Jack and Vera take in lodger Tyrone Dobbs (Alan Halsall), who becomes somewhat of a surrogate son to them. Vera becomes restricted to her house due to an injury to her ankle and is cared for by Tyrone and Molly Compton (Vicky Binns). They buy her a baby monitor, so Jack, Molly, and Tyrone, can talk to Vera while they are in the pub. Later, Jack and Vera's grandson Paul Clayton (Tom Hudson), arrive on the street, but little did Vera know that Paul is scamming Jack and Vera out of money, stealing money from Jack and blaming it on Tyrone. Vera is disappointed in Tyrone, but Molly is adamant that Tyrone hasn't stolen the money. Vera refuses to believe this of Molly and could never believe that her own flesh and blood could steal from her. Vera decides that she and Jack are to move to their dream place of Blackpool, but Paul is forced to confess to Jack that he has stolen the money for the house. Jack is appalled but has to keep it secret from Vera, as he doesn't want to hurt her, and destroy her dreams. Vera still desperately wants to move to Blackpool, so Jack eventually tells Vera that he spent a lot of the money they saved to help Paul buy his half of the restaurant, but adds the excuse that he spent it before he knew they were going to Blackpool. Jack knows that if he told Vera the truth she would be heart broken, but she is still greatly upset, and goes to bed to get over the shock.

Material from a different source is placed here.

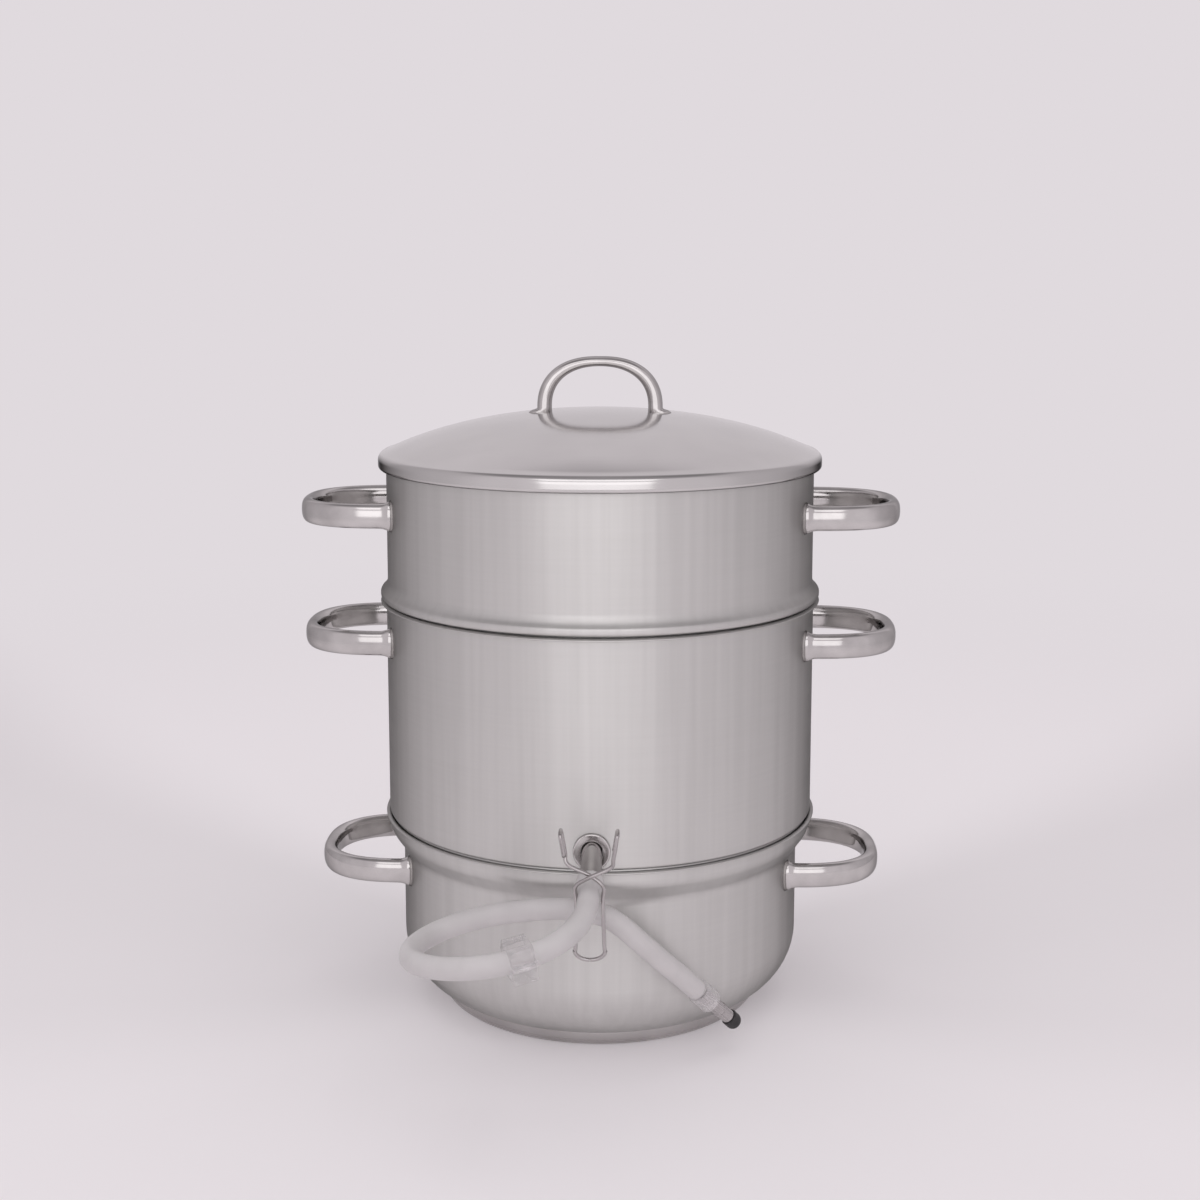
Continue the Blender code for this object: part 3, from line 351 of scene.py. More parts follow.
clipTilt = math.radians(clip["tilt"])
clipMiddle = np.array(hose["start"]) + spoutDirection * clip["distance"]
clipPlace = axisFrame(clipMiddle, (0, -math.cos(clipTilt), -math.sin(clipTilt)))
spring = np.insert(arcPoints((0, 0), 1, -90, clip["springEndDeg"], clip["springPoints"]), 2, 0, axis=1)
spring *= (clip["springHalfWidth"], clip["springHalfHeight"], 0)
spring[:, 1] += clip["springHalfHeight"] - clip["springDrop"]
spring[0, 0] = -gap / 2
grip = [(-clip["jawOffset"], clip["jawHalf"] * share, 0) for share in (-1, 0, 1)]
thumb = np.array(clip["thumbShares"]) * (clip["thumbReach"], clip["thumbHeight"], clip["thumbHalfDepth"])
thumb[:, 1] += clip["thumbBase"]
lever = np.vstack([spring, grip, (0, clip["crossingRise"], clip["lap"]), thumb])
leverObjects = []
for name, side in (("pinchClipFixedLever", -1), ("pinchClipMovingLever", 1)):
    wirePath = placed(catmullRom(lever * (side, 1, side), samples=6), clipPlace)
    rows = tubeRows(wirePath, clip["wire"], clip["firstSide"], clip["columns"])
    leverObjects.append(gridObject(name, capped(rows)))
print("pinch clip bent")

# Clear shut-off clamp on the loop's front arm: cradle below, hinged jaw above, hinge pin at the inner side
clamp = {
    "sample": 9, "length": 0.0125, "halfWidth": 0.01, "depth": 0.01, "corner": 0.003, "bevel": 0.00025,
    "notch": 0.0065, "parting": 0.0005, "ear": 0.003, "tab": 0.005, "tabThickness": 0.003,
    "pinRadius": 0.0011, "pinRound": 0.0003, "pinColumns": 20, "cornerPoints": 6, "notchPoints": 18,
}


def extruded(name, outline):
    # an outline carried along the clamp: four rings, the end ones drawn in by the bevel, a face on each end
    along = unit(outline - np.roll(outline, 1, 0)) + unit(np.roll(outline, -1, 0) - outline)
    inward = unit(np.stack([-along[:, 1], along[:, 0]], -1))
    area = (outline[:, 0] * np.roll(outline[:, 1], -1) - outline[:, 1] * np.roll(outline[:, 0], -1)).sum()
    drawnIn = outline + inward * clamp["bevel"] * math.copysign(1, area)
    half, flatHalf = clamp["length"] / 2, clamp["length"] / 2 - clamp["bevel"]
    rings = [(drawnIn, -half), (outline, -flatHalf), (outline, flatHalf), (drawnIn, half)]
    points = np.stack([np.insert(ring, 2, z, axis=1) for ring, z in rings])
    return gridObject(name, placed(points, clampPlace), endFaces=True)


# the clamp's middle is a path point eased over its neighbours
before, at, after = halfPoints[clamp["sample"] - 1:clamp["sample"] + 2]
clampPlace = axisFrame((before + 4 * at + after) / 6, after - before)
half, corner, deep = clamp["halfWidth"], clamp["corner"], clamp["depth"]
notch, parting = clamp["notch"], clamp["parting"]
cornerPoints, notchPoints = clamp["cornerPoints"], clamp["notchPoints"]
pinGap = clamp["pinRadius"] + gap
pinAt = half + pinGap
earEnd, tabEnd = pinAt + clamp["ear"] / 2, half + clamp["tab"]
partingTurn = math.degrees(math.asin(parting / notch))
# outlines in the clamp's plane, each with half of the notch that holds the hose
cradleOutline = np.vstack([
    [(-earEnd, -pinGap), (-earEnd, -clamp["ear"] - pinGap)],
    arcPoints((corner - half, corner - deep), corner, 180, 270, cornerPoints),
    arcPoints((half - corner, corner - deep), corner, 270, 360, cornerPoints),
    [(half, -parting)],
    arcPoints((0, 0), notch, -partingTurn, partingTurn - 180, notchPoints),
    [(-half + gap, -parting), (-half + gap, -pinGap)]])
jawOutline = np.vstack([
    [(-half + gap, parting)],
    arcPoints((0, 0), notch, 180 - partingTurn, partingTurn, notchPoints),
    [(tabEnd, parting), (tabEnd, clamp["tabThickness"]), (half, clamp["tabThickness"])],
    arcPoints((half - corner, deep - corner), corner, 0, 90, cornerPoints),
    [(corner - half, deep), (-pinAt, clamp["ear"] + pinGap), (-pinAt, pinGap), (-half + gap, pinGap)]])
cradleObject = extruded("clampCradle", cradleOutline)
jawObject = extruded("clampJaw", jawOutline)
pinPlace = (placed(np.array([-pinAt, 0, 0]), clampPlace), clampPlace[1])
pinRadius, pinHalf = clamp["pinRadius"], clamp["length"] / 2
pinObject = smallTurned("clampPin", [
    (0, -pinHalf, 0), (pinRadius, -pinHalf, clamp["pinRound"]),
    (pinRadius, pinHalf, clamp["pinRound"]), (0, pinHalf, 0)], pinPlace, clamp["pinColumns"], arcSteps=4)
print("clamp made")

# Water pot: rounded lower corner, flare under the rim, small drooping lip, and the sandwich base's steel cap
pot = {
    "radius": 0.1213, "bandRadius": 0.1296, "height": 0.1165,
    "lip": 0.0016, "lipDroop": 0.0007, "lipRound": 0.0007,
    "flareTop": 0.1073, "flareBottom": 0.0957, "flareRound": 0.01,
    "corner": 0.036, "floor": 0.0061, "baseRadius": 0.098, "baseCorner": 0.0045, "baseTop": 0.0083,
    "grooves": [(0.07, 0.0658), (0.03, 0.0268)], "grooveSlope": 0.0006, "grooveDepth": 0.0004,
    "handleDepth": 0.0507, "handleHeight": 0.085,
}

lipUnder = pot["height"] - sheet
potPath = roundedPath([
    (pot["bandRadius"] + pot["lip"], lipUnder - pot["lipDroop"], 0),
    (pot["bandRadius"], lipUnder, pot["lipRound"]), (pot["bandRadius"], pot["flareTop"], pot["flareRound"]),
    (pot["radius"], pot["flareBottom"], pot["flareRound"]), (pot["radius"], pot["floor"], pot["corner"]),
    (0, pot["floor"], 0)], arcSteps=14)
potObject = sheetObject("potShell", potPath)
baseCorners = [(pot["baseRadius"], pot["baseTop"], 0), (pot["baseRadius"], 0, pot["baseCorner"])]
slope, deep = pot["grooveSlope"], pot["grooveDepth"]
for wide, narrow in pot["grooves"]:
    baseCorners += [
        (wide, 0, deep), (wide - slope, deep, deep), (narrow + slope, deep, deep), (narrow, 0, deep)]
basePath = roundedPath([*baseCorners, (0, 0, 0)], support=0.0002, arcSteps=6)
baseObject = sheetObject("baseCap", basePath)
print("pot and base turned")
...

One night, Vera complains about her shoes and Jack sits her down and pulls them off. Vera tells Jack that she loves him, and she has never loved any one else, and pressures Jack to say the same. A little reluctantly, as always, he does, and grabs her slippers for her. He then says that he is going to go to The Rovers for a short whilem and although Vera tries to insist on him staying with her. He says he won't be long, and he has been with her all day and needs some time to relax. When he returns, Vera has died peacefully in her sleep. Jack remains calm and keeps Vera warm. When the paramedics arrive, they explain that Vera had died from heart failure in her sleep, but that she hadn't experienced any pain.

Over two years later, shortly before dying, Jack sees a vision of Vera and they both dance together.

==Reception==
The Guardian columnist Grace Dent spoke with sadness of the passing of Vera Duckworth: "Saddest news on Corrie this month was the passing of street legend Vera Duckworth, leaving her husband and soulmate Jack to wander the cobbles alone. The final era of Vera was actually quite painful to witness. Vera's storyline, spanning 33 years, had no real big bangs or final flourish. Instead, Vera sat quietly, trapped on her sofa, dreaming of a house move to glamorous Blackpool which we all knew would never come. She was still broke, still being conned by errant family members, still one of life's noisy malcontents, but not the formidable force she once was. Regardless, it still felt to me like she'd go on forever, until the undertakers carried her away over the cobbles in a box, while Jack watched from the doorstep in hang-dog faced bewilderment."

12.5 million viewers tuned in to see the departure of the long serving and popular character. Jim Shelley called Jack's death scene with the ghostly appearance of Vera, "one of the most moving scenes ever seen in soap". In a 2021 Radio Times poll, Jack and Vera were voted as the joint fifth "soap pub landlord", receiving 6% of the votes.